George’s father, Gerontius, was well known to the Emperor Diocletian as one of his very best soldiers. When Gerontius’ son George applied to Diocletian to be in the military service of the Emperor, Diocletian quickly made him part of the Imperial Guard and gave him the rank of Tribune. These positions taken together made young George, perhaps in his early twenties, almost as powerful as the Emperor himself. Very few people would have ever had such power, both military and political, and at such a young age. George was an instant phenomenon. Everyone would have known exactly who he was in the entire ancient world.
Diocletian was persuaded by the might-makes-right Galerius to have all his soldiers offer sacrifice to the Roman gods. George, with the zeal of the saints, loudly and with great reason proclaimed his worship of Christ Jesus, so that he couldn’t possibly offer sacrifice to any Roman gods.

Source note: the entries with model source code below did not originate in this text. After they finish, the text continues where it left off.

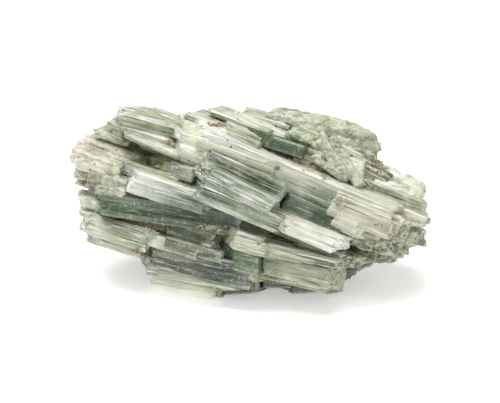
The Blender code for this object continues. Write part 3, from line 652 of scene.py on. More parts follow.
def stained(points, tints):
    """The tints, with the stains and the painted shade of the display side."""
    middle = (points - np.array(HEART)) / MM
    rise = middle[:, 1] * math.sin(DISPLAY_TILT) + middle[:, 2] * math.cos(DISPLAY_TILT)
    out = middle[:, 2] * math.sin(DISPLAY_TILT) - middle[:, 1] * math.cos(DISPLAY_TILT)
    run = Vector(MAIN_RUN[:2]).normalized()
    tints = tints.copy()
    for across, up, long, wide, furthest, tint, strength in STAINS_AND_SHADE:
        aside, above = middle[:, 0] - across, rise - up
        along = aside * run.x + above * run.y
        over = above * run.x - aside * run.y
        spot = np.exp(-((along / long) ** 4) - (over / wide) ** 4)
        share = spot * np.clip(furthest - out, 0, 1) * (out > STAIN_AND_SHADE_BACK)
        tints += (tint_of(tint) - tints) * (share * strength)[:, None]
    return tints


class Skin:
    """The growing surface of one piece: points, faces and what the material reads at each point."""

    def __init__(self):
        self.count = 0
        self.points, self.faces = [], []
        self.tints, self.grains, self.frosts, self.runs = [], [], [], []
        self.rooms, self.silvers = [], []

    def add(self, points, faces, tints, grains, frosts, run, rooms, silver):
        for block in faces:
            self.faces.extend((block + self.count).tolist())
        self.points.append(points)
        self.tints.append(tints)
        self.grains.append(grains)
        self.frosts.append(frosts)
        self.runs.append(np.tile(run, (len(points), 1)))
        self.rooms.append(rooms)
        self.silvers.append(np.full(len(points), silver))
        self.count += len(points)

    def finish(self, name, material):
        """The piece, and its tints with the stains and the painted shade, kept for a fused skin made from it.
        """
        points = np.concatenate(self.points)
        points[:, 2] = np.maximum(points[:, 2], 0.0)
        mesh = bpy.data.meshes.new(name)
        mesh.from_pydata(points.tolist(), [], self.faces)
        self.tints = [stained(points, np.concatenate(self.tints))]
        readings = self.tints, self.grains, self.frosts, self.runs, self.rooms, self.silvers
        set_readings(mesh, *(np.concatenate(values) for values in readings))
        return new_piece(name, mesh, material)


def set_readings(mesh, tints, grains, frosts, runs, rooms, silvers):
    """Store at each point what the crystals' material and the fibres read there."""
    tint = mesh.attributes.new("tint", "FLOAT_COLOR", "POINT")
    tint.data.foreach_set("color", np.column_stack([tints, np.ones(len(tints))]).astype(np.float32).ravel())
    for name, values in (("grain", grains), ("run", runs)):
        attribute = mesh.attributes.new(name, "FLOAT_VECTOR", "POINT")
        attribute.data.foreach_set("vector", values.astype(np.float32).ravel())
    for name, values in (("frost", frosts), ("room", rooms), ("silver", silvers)):
        attribute = mesh.attributes.new(name, "FLOAT", "POINT")
        attribute.data.foreach_set("value", values.astype(np.float32))


def new_piece(name, mesh, material):
    mesh.name = name
    mesh.materials.clear()
    mesh.materials.append(material)
    mesh.update()
    piece = bpy.data.objects.new(name, mesh)
    bpy.context.scene.collection.objects.link(piece)
    return piece


def strip_edges(dice, length, widths):
    """Where the cleavage strips across one side of a lath begin and end."""
    low, high = widths
    sizes = [CORNER_STRIP]
    while sum(sizes) < length - CORNER_STRIP:
        sizes.append(low * (high / low) ** dice.random())
    sizes.append(CORNER_STRIP)
    edges = np.concatenate([[0.0], np.cumsum(sizes)])
    return edges * length / edges[-1]


def section_strips(dice, lath, habit):
    """Two columns of points for each strip, going round the lath's section, in mm."""
    deep, thick = lath.deep / MM, lath.thick / MM
    corners = np.array([(f * deep + t * thick * lath.lean, t * thick) for f, t in CORNERS])
    spots, normals, depths, strip_of, around, gaps = ([] for _ in range(6))
    walked = drift = 0.0
    strip = 0
    for side in range(4):
        near, far = corners[side], corners[(side + 1) % 4]
        reach = np.linalg.norm(far - near)
        run = (far - near) / reach
        edges = strip_edges(dice, reach, habit.strips if side in SEEN_SIDES else HIDDEN_STRIPS)
        for low, high in zip(edges, edges[1:]):
            drift = STRIP_DRIFT * drift + dice.gauss(0, habit.step)
            tilt = dice.gauss(0, STRIP_TILT) * habit.step
            for place, lean in ((low, tilt), (high, -tilt)):
                spots.append(near + run * place)
                normals.append((run[1], -run[0]))
                depths.append(drift + lean)
                strip_of.append(strip)
                around.append(walked + place)
                gaps.append(min(place, reach - place))
            strip += 1
        walked += reach
    return [np.array(v) for v in (spots, normals, depths, strip_of, around, gaps)] + [strip]


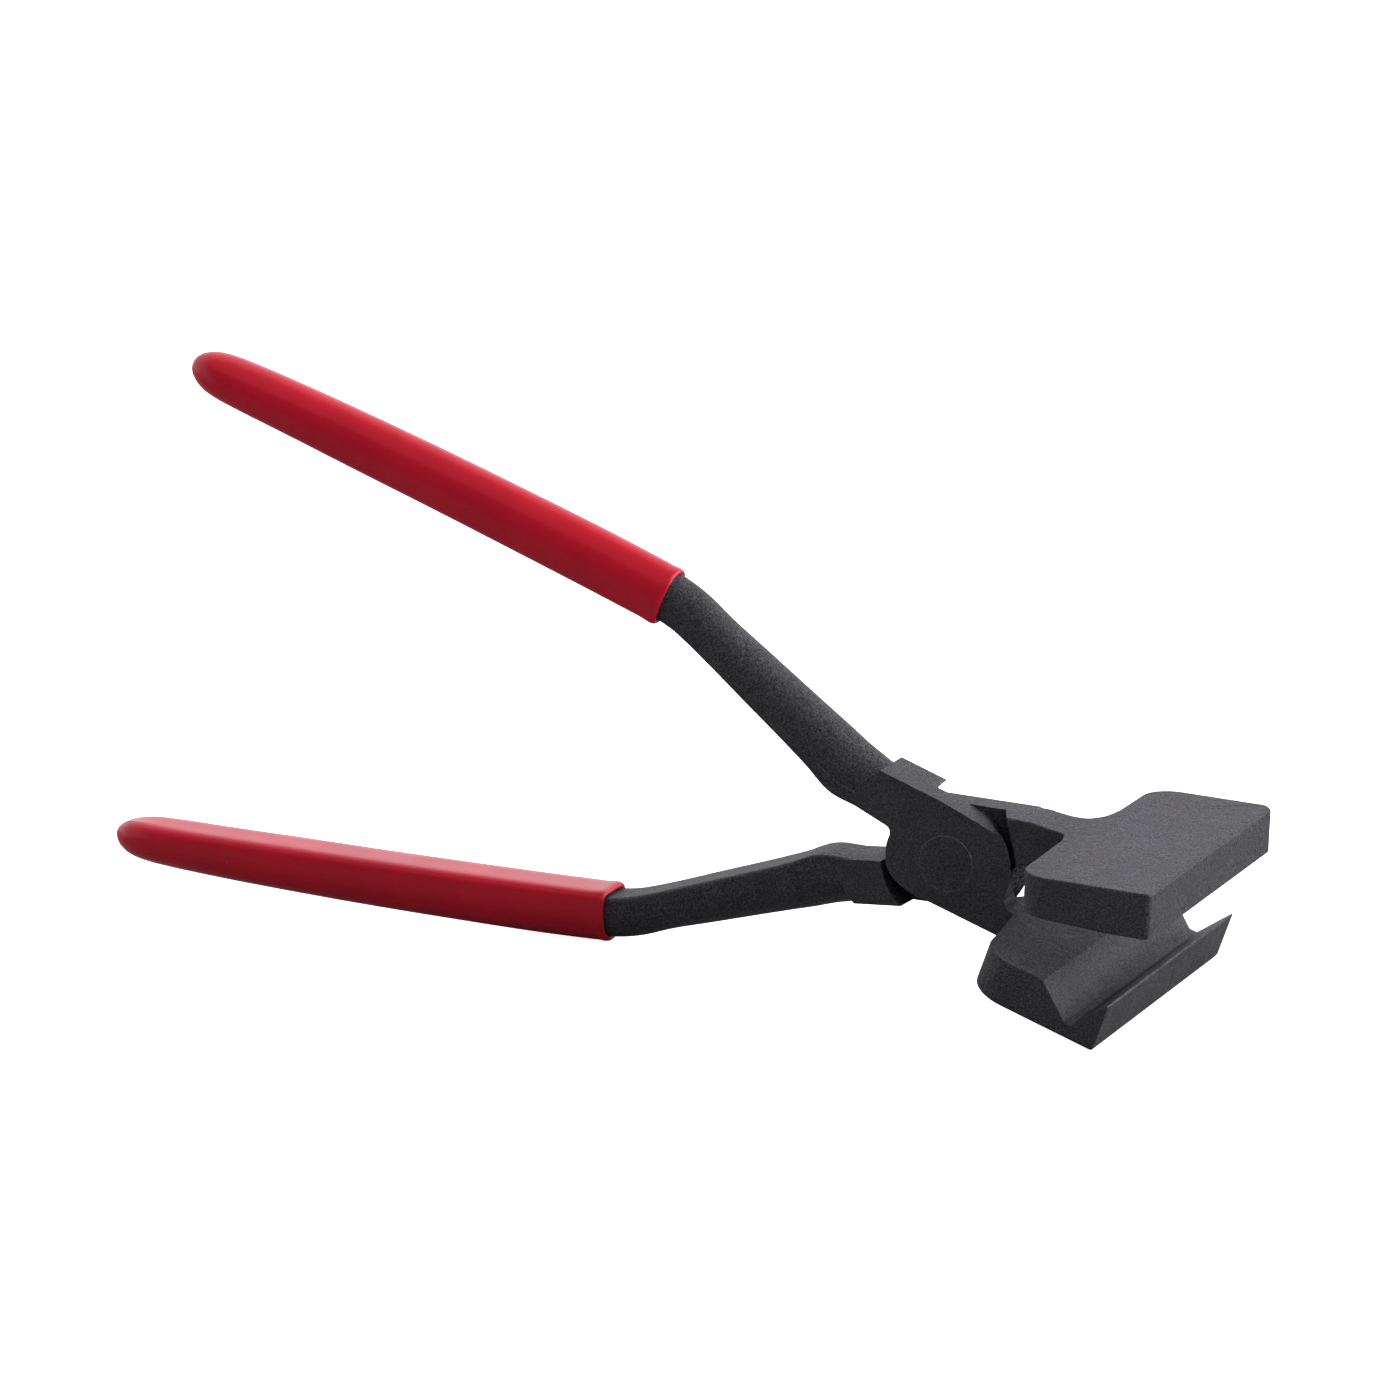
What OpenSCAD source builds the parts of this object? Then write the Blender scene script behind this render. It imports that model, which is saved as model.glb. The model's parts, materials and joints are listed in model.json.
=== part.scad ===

Diocletian, distraught – for he had never intended this – offered George all sorts of bribes, all of which were scorned by our Saint. Diocletian then set out to make an example of him, first attaching him to a wheel of swords and then having him decapitated.
Saint George and Saint Michael the Archangel sometimes meld into one presentation with wings being granted to Saint George on his white horse. That’s O.K. I’m sure they were great friends!
By the way, George is the Name of God the Father: ὁ πατήρ μου ὁ γεωργός ἐστιν (John 15:1). “My Father is George.” O.K., so, a pedantic translation would be “My Father is the Farmer” or “My Father is the Tiller of the Ground.” Some translations have “Vinedresser.” Truth be told, it’s γεωργός, that is, George!
Just to be insistent about this: “Adam” means “Tiller of the Ground.” “Adam” = “George.” Jesus is the New Adam. Jesus is the New George. Yours truly is merely the old George, the old Adam. But Christ has conquered and goes out to conquer still. Thanks be to God our Father that Jesus sets about slaying me so that, dead to myself, I live for Him alone. Yikes!
By the way, my parish, which takes in the most outrageously beautiful mountains of the Great Smoky Mountains, boasts, of course, of “The Dragon’s Tail”, which is an extremely dangerous curvy road that every motorcycle enthusiast in North America loves to ride. They all come here! There are hotels just for two-wheelers throughout the area. There are all sort of motorcycle fix-it shops. I invite all cyclers to to make a weekend of this, slaying the dragon by the tail, and stopping in for Mass at 8:30 Sunday morning at Prince of Peace Catholic Church in Robbinsville, NC, or 11:00 Mass Sunday morning at Holy Redeemer Catholic Church in Andrews, N.C. If you’re not afraid of heights or gravel roads, come to Andrews from Robbinsville over Tatham Gap Road. If you’ve never once said “Yikes!” in your life, you will when ride this one. Yikes! I say that in solidarity, as most all my broken bones in life (really very many) have come from riding on two wheels with a motor. Again: Yikes!